For the rest of the meal I scrabble around in the various shelves and drawers of my fridge, slicing up a Napa cabbage to stir-fry with a little salt and pepper. My father likes those tiny dried shrimp with his cabbage (actually, he likes them on everything) but my mother does not, so I leave them out. There is some cooked ground pork and cold asparagus; perhaps I will just chop up the asparagus and sauté them together. Some diced potatoes and onions lay abandoned in a bowl, left over from another night when I was halfway through cooking dinner and C. called me to go out for burgers and frozen yogurt. I could make a tortilla, that Spanish-style frittata of onions and potatoes bound together with eggs; it will round out our dinner nicely.

Once all the ingredients are ready, it takes no time at all to cook everything - the sardines broiling in the toaster oven, the vegetables quickly stir-fried or sautéed in a deep skillet on the stove, the frittata in a little non-stick skillet I like to use for this sort of thing. I've been making four dishes a night for the three of us, and it's taken about an hour each time to prep everything and cook it all, using the stove and oven and rotating pots as needed, cooking up to three dishes at once. The asparagus-pork dish is unanimously declared a bit weird, but it is quite tasty all the same, I think, one of those last-minute things when you throw together random leftovers in the hope that it will turn out to be something delicious and new. Everything else is something I have cooked time and again, so often that I can do it almost without thinking.
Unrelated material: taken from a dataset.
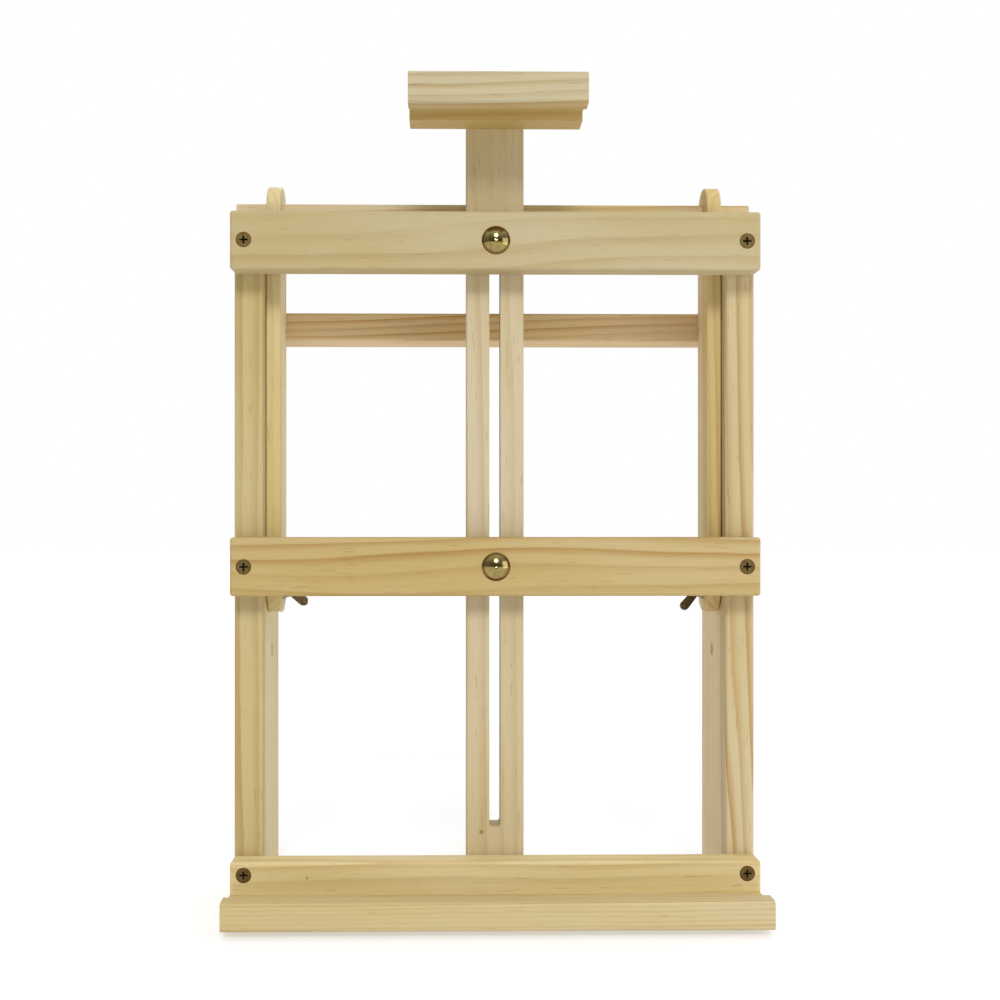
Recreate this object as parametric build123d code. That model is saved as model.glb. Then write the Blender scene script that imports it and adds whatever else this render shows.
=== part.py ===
from build123d import *
import os

# Tabletop H-frame easel in pine, folded and standing upright.
# X runs to the right, +Y to the back, +Z up. The canvas leans on the front faces of the rails.
# The origin is the middle of the footprint, on the table.

# Driving dimensions, in millimetres.
frame_width = 307.0
stock = 17.0                # thickness of the boards and rails
rail_height = 34.0
side_depth = 72.0           # front-to-back depth of a side board
side_height = 401.0
bottom_rail_z = 17.0        # heights of the rail centre lines
middle_rail_z = 204.3
top_rail_z = 392.8
corner = 1.8                # rounding of the planed edges
small_corner = 1.2          # rounding of the thinner pieces
slide_gap = 0.3             # play between pieces that move past each other

reach = 33.4                # how far the ledge and the clamp stand out from the rails
groove_width = 20.0         # room for the canvas edge
groove_depth = 5.0
lip_rounding = 2.4          # front edges of the ledge and the clamp
ledge_low_z = 4.0
ledge_height = 16.3
clamp_width = 100.0
clamp_low_z = 462.0
clamp_height = 17.6

mast_width = 34.0
mast_low_z = 6.0
mast_high_z = 478.0
slot_width = 6.5
slot_low_z = 50.2
slot_high_z = 396.3
slot_corner = 1.5

leg_thickness = 8.6
leg_width = 29.5
leg_rounding = 1.0
leg_front = 27.0            # from the rails' front faces back to the legs
pivot_z = 190.1
leg_tip_z = 418.2           # centre of the legs' round top ends
foot_bar_width = 312.0
foot_bar_height = 15.0
foot_bar_low_z = 407.4
foot_bar_inset = 12.0       # wood left in front of the foot bar's notch
foot_bar_rounding = 1.5
brace_low_z = 342.3

spare_hole_z = 151.1        # second pair of pivot holes, lower and further back
spare_hole_back = 40.0
spare_hole_rim = 9.5

bolt_d = 6.0
pivot_hole_d = 6.1
bolt_head_d = 16.5
bolt_head_height = 3.6
neck_size = 6.4             # square neck under a carriage bolt's head
neck_length = 4.0
sunk_head_d = 12.0
sunk_head_height = 3.3
driver_slot = (9.0, 1.4, 2.8)   # length, width and twice the depth of the slot in a sunk head
thread_chamfer = 0.7
washer_d = 14.0
washer_t = 1.2
nut_height = 7.0
nut_base_d = 12.0
nut_top_d = 9.6
wing_t = 2.6
wing_radius = 14.0
wing_length = 12.6
ear_end = 2.8               # radius of a wing's rounded end
ear_foot = (0.6, 5.6)       # where a wing grows out of the nut
ear_foot_sunk = 0.8
ear_foot_rise = 0.2
bolt_end = 3.0              # thread left showing past a wing nut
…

The more I cook for the three of us, the more I find myself falling into a groove, when familiar dishes present themselves as I dig around in the fridge and toss things together in pans. This is the most freeing part of cooking, when you can do it without thinking, almost without even looking at what you're doing. You know to cook the tougher "stems" of the Napa cabbage first, before adding the leaves; you know to season the potatoes and onions before adding the beaten eggs. The timing is all there, the confidence. And it's time to eat.